Eli was afraid that he was going to rape them both! She just did not know what to do; her thinking machine lost its ability to function; she was probably seeing things, she told herself. She just sat there with a half-open mouth, overwhelmed by the preposterous act. Her eyes popped out of their sockets, transformed into five-foot diameter spheres, gravitated toward the stripping man, and started staring at the incredible scene. Finally she managed to regain consciousness. She pulled back her staring eyeballs to their habitual habitat, her eye sockets. She turned her back to the scandalous act, refusing to see it further, still afraid that rape was on the way.
As if this shocking experience was not enough for her system, she was further aggravated to see that the famous anthropologist was sitting at her desk, watching the entire scene of the stripping man with an absolutely neutral expression on her face. Eli was afraid she came to a strip joint instead of the venerated halls of a temple of knowledge.
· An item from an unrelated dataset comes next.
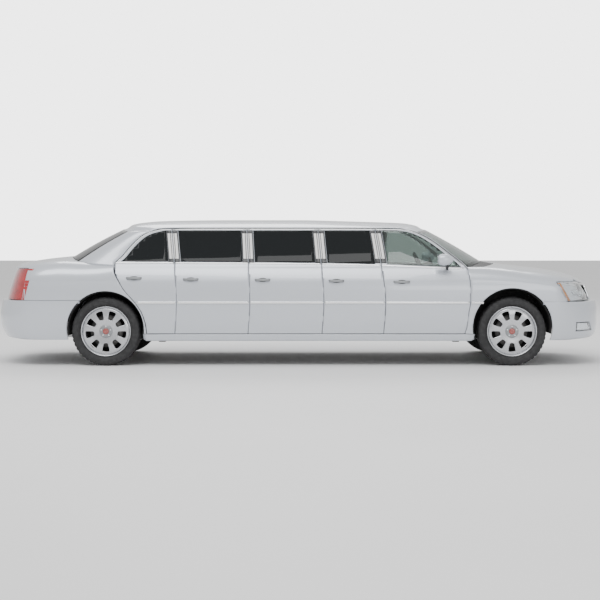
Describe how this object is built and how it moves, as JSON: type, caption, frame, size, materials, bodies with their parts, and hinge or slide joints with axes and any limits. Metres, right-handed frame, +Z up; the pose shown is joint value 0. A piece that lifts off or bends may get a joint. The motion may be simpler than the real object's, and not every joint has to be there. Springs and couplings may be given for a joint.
{
  "type": "stretch limousine",
  "caption": "Long white stretched saloon car with front-hinged doors along each side, dark glass, a hood, a trunk lid, steered front wheels and turning wheels.",
  "frame": {"origin": "on the ground, under the middle of the car's length and width", "axes": "+X forward, +Y to the car's left, +Z up"},
  "size_m": [6.256, 2.091, 1.472],
  "materials": {
    "paint": "pearl white paint under clear coat",
    "underbody": "dark textured coating",
    "chrome": "bright polished",
    "clear_lens": "clear lens over reflectors",
    "red_lens": "deep red lens",
    "clear_glass": "lightly tinted",
    "dark_glass": "dark tinted",
    "cast_metal": "cast and machined",
    "steel": "dull steel",
    "dash": "grained soft plastic",
    "leather": "smooth dark leather",
    "tyre": "black rubber",
    "rim": "bright machined spokes"
  },
  "bodies": {
    "root": {"floor_pan": "underbody", "rocker_panels": "paint", "door_pillars": "underbody", "roof": "paint", "windshield_pillars": "paint", "quarter_panels": "paint", "front_fenders": "paint", "cowl": "underbody", "wheel_liners": "underbody", "front_bumper": "paint", "rear_bumper": "paint", "grille": "chrome", "headlamps": "clear_lens", "tail_lamps": "red_lens", "windshield": "clear_glass", "rear_window": "dark_glass", "engine": "cast_metal", "front_subframe": "cast_metal", "rear_axle": "cast_metal", "exhaust": "steel", "dashboard": "dash", "steering_wheel": "dash", "front_seats": "leather", "cabin_seats": "leather"},
    "hood": {"hood": "paint"},
    "trunk_lid": {"trunk_lid": "paint"},
    "door_1_right": {"door_1_right": "paint", "window_1_right": "clear_glass"},
    "door_2_right": {"door_2_right": "paint", "window_2_right": "dark_glass"},
    "door_3_right": {"door_3_right": "paint", "window_3_right": "dark_glass"},
    "door_4_right": {"door_4_right": "paint", "window_4_right": "dark_glass"},
    "door_5_right": {"door_5_right": "paint", "window_5_right": "dark_glass"},
    "door_1_left": {"door_1_left": "paint", "window_1_left": "clear_glass"},
    "door_2_left": {"door_2_left": "paint", "window_2_left": "dark_glass"},
    "door_3_left": {"door_3_left": "paint", "window_3_left": "dark_glass"},
    "door_4_left": {"door_4_left": "paint", "window_4_left": "dark_glass"},
    "door_5_left": {"door_5_left": "paint", "window_5_left": "dark_glass"},
    "knuckle_right": {"knuckle_right": "cast_metal"},
    "knuckle_left": {"knuckle_left": "cast_metal"},
    "wheel_front_right": {"wheel_front_right": "rim", "tyre_front_right": "tyre"},
    "wheel_front_left": {"wheel_front_left": "rim", "tyre_front_left": "tyre"},
    "wheel_rear_right": {"wheel_rear_right": "rim", "tyre_rear_right": "tyre"},
    "wheel_rear_left": {"wheel_rear_left": "rim", "tyre_rear_left": "tyre"}
  },
  "joints": [
    {"name": "hood_hinge", "type": "hinge", "parent": "root", "child": "hood", "pos_m": [1.866, 0, 0.99], "axis": [0, -1, 0], "range_deg": [0, 50]},
    {"name": "trunk_hinge", "type": "hinge", "parent": "root", "child": "trunk_lid", "pos_m": [-2.255, 0, 1.046], "axis": [0, 1, 0], "range_deg": [0, 75]},
    {"name": "door_1_right_hinge", "type": "hinge", "parent": "root", "child": "door_1_right", "pos_m": [1.6825, -0.936, 0.6], "axis": [0, 0, 1], "range_deg": [0, 65]},
    {"name": "door_2_right_hinge", "type": "hinge", "parent": "root", "child": "door_2_right", "pos_m": [0.83168, -0.936, 0.6], "axis": [0, 0, 1], "range_deg": [0, 65]},
    {"name": "door_3_right_hinge", "type": "hinge", "parent": "root", "child": "door_3_right", "pos_m": [0.21344, -0.936, 0.6], "axis": [0, 0, 1], "range_deg": [0, 65]},
    {"name": "door_4_right_hinge", "type": "hinge", "parent": "root", "child": "door_4_right", "pos_m": [-0.52844, -0.936, 0.6], "axis": [0, 0, 1], "range_deg": [0, 65]},
    {"name": "door_5_right_hinge", "type": "hinge", "parent": "root", "child": "door_5_right", "pos_m": [-1.2615, -0.936, 0.6], "axis": [0, 0, 1], "range_deg": [0, 65]},
    {"name": "door_1_left_hinge", "type": "hinge", "parent": "root", "child": "door_1_left", "pos_m": [1.6825, 0.936, 0.6], "axis": [0, 0, -1], "range_deg": [0, 65]},
    {"name": "door_2_left_hinge", "type": "hinge", "parent": "root", "child": "door_2_left", "pos_m": [0.83168, 0.936, 0.6], "axis": [0, 0, -1], "range_deg": [0, 65]},
    {"name": "door_3_left_hinge", "type": "hinge", "parent": "root", "child": "door_3_left", "pos_m": [0.21344, 0.936, 0.6], "axis": [0, 0, -1], "range_deg": [0, 65]},
    {"name": "door_4_left_hinge", "type": "hinge", "parent": "root", "child": "door_4_left", "pos_m": [-0.52844, 0.936, 0.6], "axis": [0, 0, -1], "range_deg": [0, 65]},
    {"name": "door_5_left_hinge", "type": "hinge", "parent": "root", "child": "door_5_left", "pos_m": [-1.2615, 0.936, 0.6], "axis": [0, 0, -1], "range_deg": [0, 65]},
    {"name": "steer_right", "type": "hinge", "parent": "root", "child": "knuckle_right", "pos_m": [2.14, -0.7775, 0.345], "axis": [0, 0, 1], "range_deg": [-32, 32]},
    {"name": "steer_left", "type": "hinge", "parent": "root", "child": "knuckle_left", "pos_m": [2.14, 0.7775, 0.345], "axis": [0, 0, 1], "range_deg": [-32, 32]},
    {"name": "wheel_front_right_spin", "type": "hinge", "parent": "knuckle_right", "child": "wheel_front_right", "pos_m": [2.14, -0.7975, 0.345], "axis": [0, 1, 0], "continuous": true},
    {"name": "wheel_front_left_spin", "type": "hinge", "parent": "knuckle_left", "child": "wheel_front_left", "pos_m": [2.14, 0.7975, 0.345], "axis": [0, 1, 0], "continuous": true},
    {"name": "wheel_rear_right_spin", "type": "hinge", "parent": "root", "child": "wheel_rear_right", "pos_m": [-1.94, -0.7975, 0.345], "axis": [0, 1, 0], "continuous": true},
    {"name": "wheel_rear_left_spin", "type": "hinge", "parent": "root", "child": "wheel_rear_left", "pos_m": [-1.94, 0.7975, 0.345], "axis": [0, 1, 0], "continuous": true}
  ],
  "couplings": [
    {"joint": "steer_left", "follows": "steer_right", "ratio": 1}
  ]
}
“Eli, look back and see who my male colleague is,” the professor told her. Eli looked back. There was no man there. Instead a woman
was standing there! She was wearing a green sari.
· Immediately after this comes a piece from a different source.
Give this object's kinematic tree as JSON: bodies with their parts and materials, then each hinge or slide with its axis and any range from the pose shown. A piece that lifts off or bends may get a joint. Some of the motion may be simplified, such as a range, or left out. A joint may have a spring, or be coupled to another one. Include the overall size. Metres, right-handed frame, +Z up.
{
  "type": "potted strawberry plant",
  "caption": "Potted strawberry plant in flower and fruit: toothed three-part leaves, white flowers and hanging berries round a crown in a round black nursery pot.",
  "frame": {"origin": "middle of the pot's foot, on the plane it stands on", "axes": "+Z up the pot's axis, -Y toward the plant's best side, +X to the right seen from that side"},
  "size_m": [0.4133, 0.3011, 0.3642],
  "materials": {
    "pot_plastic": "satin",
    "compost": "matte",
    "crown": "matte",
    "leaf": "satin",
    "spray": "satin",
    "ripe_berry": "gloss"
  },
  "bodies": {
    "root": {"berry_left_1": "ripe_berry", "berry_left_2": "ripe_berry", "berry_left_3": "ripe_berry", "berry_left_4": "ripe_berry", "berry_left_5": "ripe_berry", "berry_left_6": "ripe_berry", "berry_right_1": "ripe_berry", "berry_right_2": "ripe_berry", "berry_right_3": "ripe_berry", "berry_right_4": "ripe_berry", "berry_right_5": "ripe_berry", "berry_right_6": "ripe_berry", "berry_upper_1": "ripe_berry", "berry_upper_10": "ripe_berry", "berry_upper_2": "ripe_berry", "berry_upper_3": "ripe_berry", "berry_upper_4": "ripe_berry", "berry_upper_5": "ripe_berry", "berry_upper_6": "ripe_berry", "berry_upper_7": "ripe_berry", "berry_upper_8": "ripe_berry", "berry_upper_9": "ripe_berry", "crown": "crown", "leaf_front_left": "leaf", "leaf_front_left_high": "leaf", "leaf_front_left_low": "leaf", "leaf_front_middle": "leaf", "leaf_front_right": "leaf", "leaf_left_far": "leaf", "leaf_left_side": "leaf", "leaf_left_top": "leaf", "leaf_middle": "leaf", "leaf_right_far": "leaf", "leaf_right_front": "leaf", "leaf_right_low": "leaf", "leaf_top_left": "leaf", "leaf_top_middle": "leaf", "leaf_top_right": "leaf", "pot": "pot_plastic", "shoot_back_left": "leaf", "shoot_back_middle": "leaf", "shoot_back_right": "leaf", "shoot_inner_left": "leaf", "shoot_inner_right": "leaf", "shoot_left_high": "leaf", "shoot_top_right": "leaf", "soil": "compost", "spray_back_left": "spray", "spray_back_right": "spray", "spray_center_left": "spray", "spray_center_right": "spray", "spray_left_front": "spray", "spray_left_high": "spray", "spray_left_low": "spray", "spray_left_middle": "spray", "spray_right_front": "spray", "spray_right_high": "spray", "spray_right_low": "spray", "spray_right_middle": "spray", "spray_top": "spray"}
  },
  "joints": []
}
The female professors owed it to themselves to explain the mystery of the stripping man to Eli. They did.
The visitor explained that she was that male professor who stepped into the room moments ago. She was staging the fraudulent act of impersonating a male faculty member! She had been previously working as an anthropology professor at Kerala University. She was fired on technical grounds for making an unforgivable error in her PhD thesis, discovered during her annual review.
She then started job hunting and approached Amballore University for a position, but could not get one, by virtue of her being a woman. She approached the university again for a second time, this time disguised as man, wearing a mundu and shirt and sporting a moustache. This time, she/he got the job.
She knew that the moment news was out that “he” was a woman she would be booted out of the university.
Eli always fought for women’s rights, and her heart got saddened to hear of the poor plight of women. After her interview with the faculty members, she became resolute to try to uplift females as much as she could, if and when she could. There could be brainy females, talented and skilled but unknown to the world for lack of exposure. Half of all human talent was unused and wasted by skipping women, and Eli was determined to make a change in her own way, whenever occasion arose.
Eli was not offered a faculty position.
***
Parasuraman’s ax-throw maneuver and the consequent emergence of Kerala from out of the Arabian Sea’s waters was in itself a bone of contention among anthropologists. Some believe it was a fairy tale belonging to the realms of mythology. However, most of Amballore University’s anthropology faculty members were ardent followers of this theory and elevated the status of this myth to an axiom, thereby bestowing infallibility on it. Elevating the status of a blind belief to a dictum took a lot of arm twisting, but every bit of
the effort was worth the final result of universal acknowledgment of the supernatural feat underlying Kerala’s formation.
Difficulties remained with the famous theory, though. For one, the legendary ax was not found at the shore of the Arabian Sea, where it was supposed to have landed. Its discovery could have infused some credibility into the fairy tale–like fib, and therefore researchers who searched for it were disillusioned by the lack of supportive evidence. These dedicated anthropologists decided to leave no stone unturned and visited every nook and corner of the world in search of the Holy Grail—the ax. The far-reaching search locations were to account for the continental drift.